● Description of the task: Using the listing below, copy exactly the lines from the one containing "Continue the three.js" to the one containing "THROWN_UP_TO = (40, 30)", both lines included, and no others.
Begin Information shown
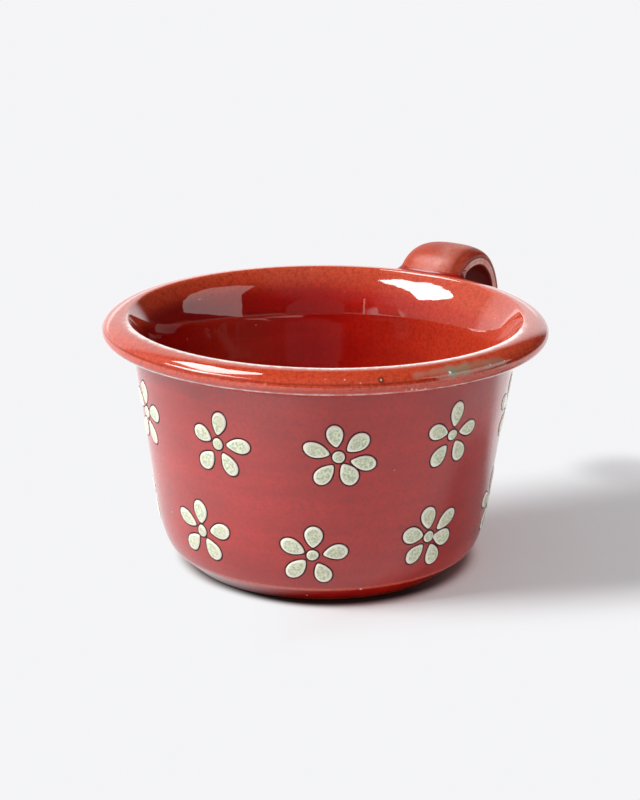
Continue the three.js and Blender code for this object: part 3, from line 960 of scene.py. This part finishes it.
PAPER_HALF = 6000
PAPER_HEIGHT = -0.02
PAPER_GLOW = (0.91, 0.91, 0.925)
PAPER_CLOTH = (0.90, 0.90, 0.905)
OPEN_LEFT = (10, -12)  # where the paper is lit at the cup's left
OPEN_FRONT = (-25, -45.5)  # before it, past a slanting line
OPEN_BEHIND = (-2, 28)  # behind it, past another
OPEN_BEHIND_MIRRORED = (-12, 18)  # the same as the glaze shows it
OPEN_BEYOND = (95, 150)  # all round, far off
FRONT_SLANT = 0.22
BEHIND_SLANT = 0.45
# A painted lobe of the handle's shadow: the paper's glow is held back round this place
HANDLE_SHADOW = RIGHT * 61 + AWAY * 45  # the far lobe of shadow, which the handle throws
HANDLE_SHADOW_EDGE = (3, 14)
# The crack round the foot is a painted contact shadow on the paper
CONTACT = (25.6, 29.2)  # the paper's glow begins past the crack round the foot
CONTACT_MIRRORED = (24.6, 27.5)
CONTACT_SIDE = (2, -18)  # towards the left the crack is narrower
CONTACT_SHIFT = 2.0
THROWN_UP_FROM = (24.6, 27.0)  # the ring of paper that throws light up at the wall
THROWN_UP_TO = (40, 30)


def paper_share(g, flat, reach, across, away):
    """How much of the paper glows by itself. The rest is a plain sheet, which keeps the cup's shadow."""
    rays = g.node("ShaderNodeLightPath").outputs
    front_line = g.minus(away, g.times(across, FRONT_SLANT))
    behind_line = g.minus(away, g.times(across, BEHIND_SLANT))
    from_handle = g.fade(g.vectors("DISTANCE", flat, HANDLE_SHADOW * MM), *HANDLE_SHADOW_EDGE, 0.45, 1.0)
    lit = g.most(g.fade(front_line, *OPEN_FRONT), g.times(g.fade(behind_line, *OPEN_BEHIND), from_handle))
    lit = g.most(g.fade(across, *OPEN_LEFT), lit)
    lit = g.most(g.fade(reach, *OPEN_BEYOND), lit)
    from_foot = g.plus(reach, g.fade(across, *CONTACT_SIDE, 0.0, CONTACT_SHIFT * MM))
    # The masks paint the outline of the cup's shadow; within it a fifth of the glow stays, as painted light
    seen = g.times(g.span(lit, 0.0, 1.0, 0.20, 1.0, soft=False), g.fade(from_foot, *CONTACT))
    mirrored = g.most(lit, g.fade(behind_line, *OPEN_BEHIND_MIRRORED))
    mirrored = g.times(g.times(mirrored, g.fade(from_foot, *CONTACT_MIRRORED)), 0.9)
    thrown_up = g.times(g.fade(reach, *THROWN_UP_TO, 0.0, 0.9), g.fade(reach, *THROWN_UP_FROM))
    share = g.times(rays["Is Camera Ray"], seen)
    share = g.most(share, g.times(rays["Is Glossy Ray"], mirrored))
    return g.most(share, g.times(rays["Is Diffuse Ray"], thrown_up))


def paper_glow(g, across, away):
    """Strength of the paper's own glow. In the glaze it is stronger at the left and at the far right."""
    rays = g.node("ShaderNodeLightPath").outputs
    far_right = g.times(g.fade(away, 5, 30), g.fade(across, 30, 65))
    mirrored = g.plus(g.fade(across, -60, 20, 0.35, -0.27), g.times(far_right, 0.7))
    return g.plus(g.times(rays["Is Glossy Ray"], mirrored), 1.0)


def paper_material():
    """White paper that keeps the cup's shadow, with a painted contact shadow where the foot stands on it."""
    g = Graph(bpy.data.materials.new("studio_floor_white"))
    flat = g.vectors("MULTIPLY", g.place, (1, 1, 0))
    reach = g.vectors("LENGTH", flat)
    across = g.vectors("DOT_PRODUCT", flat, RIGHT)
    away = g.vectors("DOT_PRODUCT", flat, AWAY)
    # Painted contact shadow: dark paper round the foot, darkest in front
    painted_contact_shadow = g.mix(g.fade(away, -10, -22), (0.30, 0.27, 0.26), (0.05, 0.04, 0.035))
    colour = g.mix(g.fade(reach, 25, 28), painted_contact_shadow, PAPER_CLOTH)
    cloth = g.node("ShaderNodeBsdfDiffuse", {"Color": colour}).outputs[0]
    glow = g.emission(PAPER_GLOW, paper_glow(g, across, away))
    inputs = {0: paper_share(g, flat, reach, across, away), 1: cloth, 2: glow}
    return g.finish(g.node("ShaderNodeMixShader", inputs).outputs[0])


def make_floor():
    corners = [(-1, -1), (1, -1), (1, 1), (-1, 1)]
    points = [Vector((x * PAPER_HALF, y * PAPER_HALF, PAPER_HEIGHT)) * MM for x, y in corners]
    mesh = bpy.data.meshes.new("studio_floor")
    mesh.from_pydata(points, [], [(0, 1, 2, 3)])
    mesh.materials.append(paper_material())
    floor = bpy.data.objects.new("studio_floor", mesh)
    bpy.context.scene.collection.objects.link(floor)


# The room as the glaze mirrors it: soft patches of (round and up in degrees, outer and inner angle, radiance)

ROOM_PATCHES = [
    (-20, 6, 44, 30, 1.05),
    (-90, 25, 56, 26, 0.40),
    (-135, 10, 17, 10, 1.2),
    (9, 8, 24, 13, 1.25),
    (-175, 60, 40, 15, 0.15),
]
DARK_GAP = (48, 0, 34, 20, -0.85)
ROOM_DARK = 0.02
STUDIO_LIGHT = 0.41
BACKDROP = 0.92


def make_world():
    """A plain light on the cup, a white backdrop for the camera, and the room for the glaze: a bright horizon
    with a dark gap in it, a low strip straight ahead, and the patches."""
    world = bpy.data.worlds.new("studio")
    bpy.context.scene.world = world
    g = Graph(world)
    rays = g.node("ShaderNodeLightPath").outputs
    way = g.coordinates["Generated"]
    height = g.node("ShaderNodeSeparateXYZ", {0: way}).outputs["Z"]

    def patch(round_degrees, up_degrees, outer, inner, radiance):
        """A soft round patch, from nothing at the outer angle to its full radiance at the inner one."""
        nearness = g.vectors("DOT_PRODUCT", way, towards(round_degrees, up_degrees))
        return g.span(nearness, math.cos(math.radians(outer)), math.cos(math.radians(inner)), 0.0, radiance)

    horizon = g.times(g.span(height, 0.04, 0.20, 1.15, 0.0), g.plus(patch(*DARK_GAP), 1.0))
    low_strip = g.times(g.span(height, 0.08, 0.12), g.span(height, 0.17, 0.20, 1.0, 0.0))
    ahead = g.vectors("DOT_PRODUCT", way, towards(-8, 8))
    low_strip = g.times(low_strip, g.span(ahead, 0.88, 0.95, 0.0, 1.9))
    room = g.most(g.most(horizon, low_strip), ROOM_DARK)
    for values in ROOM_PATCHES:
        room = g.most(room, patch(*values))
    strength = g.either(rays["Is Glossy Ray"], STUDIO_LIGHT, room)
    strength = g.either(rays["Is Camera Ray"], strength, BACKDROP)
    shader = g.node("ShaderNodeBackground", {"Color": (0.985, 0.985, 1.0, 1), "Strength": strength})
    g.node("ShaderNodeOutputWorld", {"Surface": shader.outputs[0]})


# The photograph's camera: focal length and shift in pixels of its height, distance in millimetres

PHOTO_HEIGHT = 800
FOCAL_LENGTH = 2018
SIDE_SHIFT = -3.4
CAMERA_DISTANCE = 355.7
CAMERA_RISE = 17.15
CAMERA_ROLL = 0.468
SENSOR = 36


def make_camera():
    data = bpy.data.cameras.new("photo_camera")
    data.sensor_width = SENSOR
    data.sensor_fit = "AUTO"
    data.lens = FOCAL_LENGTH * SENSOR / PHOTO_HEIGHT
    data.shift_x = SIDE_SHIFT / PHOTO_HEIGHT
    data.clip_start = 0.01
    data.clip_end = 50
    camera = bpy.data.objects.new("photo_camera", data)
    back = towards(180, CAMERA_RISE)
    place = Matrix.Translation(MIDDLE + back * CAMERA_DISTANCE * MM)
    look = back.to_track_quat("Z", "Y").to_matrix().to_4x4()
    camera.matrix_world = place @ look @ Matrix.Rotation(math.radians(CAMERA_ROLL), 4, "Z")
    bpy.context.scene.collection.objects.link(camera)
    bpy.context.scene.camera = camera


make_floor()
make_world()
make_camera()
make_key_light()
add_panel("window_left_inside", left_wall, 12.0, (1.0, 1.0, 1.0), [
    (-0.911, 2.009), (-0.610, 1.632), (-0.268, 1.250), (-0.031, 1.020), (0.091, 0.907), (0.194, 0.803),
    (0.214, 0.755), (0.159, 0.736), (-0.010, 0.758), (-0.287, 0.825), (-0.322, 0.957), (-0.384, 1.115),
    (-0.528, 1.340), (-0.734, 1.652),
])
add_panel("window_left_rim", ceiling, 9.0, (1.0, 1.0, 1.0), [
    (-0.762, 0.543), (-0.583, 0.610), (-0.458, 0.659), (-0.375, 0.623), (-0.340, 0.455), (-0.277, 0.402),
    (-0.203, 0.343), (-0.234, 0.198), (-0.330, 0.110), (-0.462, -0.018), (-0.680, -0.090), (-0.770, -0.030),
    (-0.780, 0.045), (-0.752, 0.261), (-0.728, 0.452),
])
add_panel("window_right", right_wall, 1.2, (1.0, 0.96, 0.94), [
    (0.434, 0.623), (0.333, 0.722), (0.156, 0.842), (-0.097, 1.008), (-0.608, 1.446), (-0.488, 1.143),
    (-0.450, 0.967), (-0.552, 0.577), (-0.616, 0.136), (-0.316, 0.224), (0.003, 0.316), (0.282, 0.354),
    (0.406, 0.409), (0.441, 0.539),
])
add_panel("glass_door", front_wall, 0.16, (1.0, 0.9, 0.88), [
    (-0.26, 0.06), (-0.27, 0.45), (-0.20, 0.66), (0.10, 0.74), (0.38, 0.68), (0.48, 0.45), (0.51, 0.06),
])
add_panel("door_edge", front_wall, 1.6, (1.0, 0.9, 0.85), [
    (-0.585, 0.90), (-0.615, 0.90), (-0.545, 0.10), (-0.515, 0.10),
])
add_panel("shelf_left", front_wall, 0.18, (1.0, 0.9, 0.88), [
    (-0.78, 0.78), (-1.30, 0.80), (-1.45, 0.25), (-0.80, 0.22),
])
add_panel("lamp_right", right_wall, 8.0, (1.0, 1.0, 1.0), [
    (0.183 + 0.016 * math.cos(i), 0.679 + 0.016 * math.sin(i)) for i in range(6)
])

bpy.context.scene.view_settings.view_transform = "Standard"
End Information shown
Begin Information shown
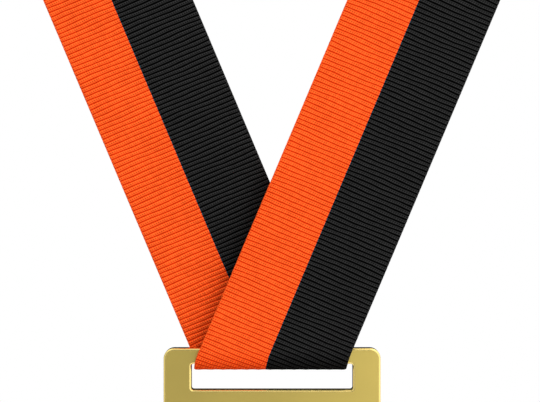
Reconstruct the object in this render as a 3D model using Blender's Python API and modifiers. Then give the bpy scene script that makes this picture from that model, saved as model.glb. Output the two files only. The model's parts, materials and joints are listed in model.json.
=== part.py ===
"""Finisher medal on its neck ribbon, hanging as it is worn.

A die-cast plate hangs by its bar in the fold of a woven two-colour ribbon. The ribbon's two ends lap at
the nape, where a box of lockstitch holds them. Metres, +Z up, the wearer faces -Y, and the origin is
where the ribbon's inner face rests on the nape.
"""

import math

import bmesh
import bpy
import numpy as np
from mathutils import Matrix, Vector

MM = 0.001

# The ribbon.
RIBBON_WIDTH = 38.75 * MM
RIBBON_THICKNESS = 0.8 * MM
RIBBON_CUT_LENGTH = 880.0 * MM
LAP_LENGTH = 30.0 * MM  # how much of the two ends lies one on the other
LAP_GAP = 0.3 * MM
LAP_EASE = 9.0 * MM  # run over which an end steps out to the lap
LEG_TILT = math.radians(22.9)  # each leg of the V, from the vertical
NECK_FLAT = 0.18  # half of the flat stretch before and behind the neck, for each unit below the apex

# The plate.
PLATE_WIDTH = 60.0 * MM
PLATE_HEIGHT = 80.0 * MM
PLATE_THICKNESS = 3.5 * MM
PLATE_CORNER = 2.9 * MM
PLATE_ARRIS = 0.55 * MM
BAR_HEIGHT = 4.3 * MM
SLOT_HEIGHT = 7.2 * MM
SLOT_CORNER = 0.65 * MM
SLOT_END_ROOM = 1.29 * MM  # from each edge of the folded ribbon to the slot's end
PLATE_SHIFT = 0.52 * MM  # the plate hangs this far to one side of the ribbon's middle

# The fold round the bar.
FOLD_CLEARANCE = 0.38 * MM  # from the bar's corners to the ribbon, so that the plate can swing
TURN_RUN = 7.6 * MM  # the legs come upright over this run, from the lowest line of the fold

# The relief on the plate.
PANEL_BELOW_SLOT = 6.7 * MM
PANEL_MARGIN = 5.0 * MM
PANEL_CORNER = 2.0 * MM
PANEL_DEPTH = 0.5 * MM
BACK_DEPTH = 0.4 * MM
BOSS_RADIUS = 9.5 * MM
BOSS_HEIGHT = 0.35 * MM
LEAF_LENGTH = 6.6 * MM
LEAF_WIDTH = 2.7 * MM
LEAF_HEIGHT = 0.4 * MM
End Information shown
● Solution to this task:
Continue the three.js and Blender code for this object: part 3, from line 960 of scene.py. This part finishes it.
PAPER_HALF = 6000
PAPER_HEIGHT = -0.02
PAPER_GLOW = (0.91, 0.91, 0.925)
PAPER_CLOTH = (0.90, 0.90, 0.905)
OPEN_LEFT = (10, -12)  # where the paper is lit at the cup's left
OPEN_FRONT = (-25, -45.5)  # before it, past a slanting line
OPEN_BEHIND = (-2, 28)  # behind it, past another
OPEN_BEHIND_MIRRORED = (-12, 18)  # the same as the glaze shows it
OPEN_BEYOND = (95, 150)  # all round, far off
FRONT_SLANT = 0.22
BEHIND_SLANT = 0.45
# A painted lobe of the handle's shadow: the paper's glow is held back round this place
HANDLE_SHADOW = RIGHT * 61 + AWAY * 45  # the far lobe of shadow, which the handle throws
HANDLE_SHADOW_EDGE = (3, 14)
# The crack round the foot is a painted contact shadow on the paper
CONTACT = (25.6, 29.2)  # the paper's glow begins past the crack round the foot
CONTACT_MIRRORED = (24.6, 27.5)
CONTACT_SIDE = (2, -18)  # towards the left the crack is narrower
CONTACT_SHIFT = 2.0
THROWN_UP_FROM = (24.6, 27.0)  # the ring of paper that throws light up at the wall
THROWN_UP_TO = (40, 30)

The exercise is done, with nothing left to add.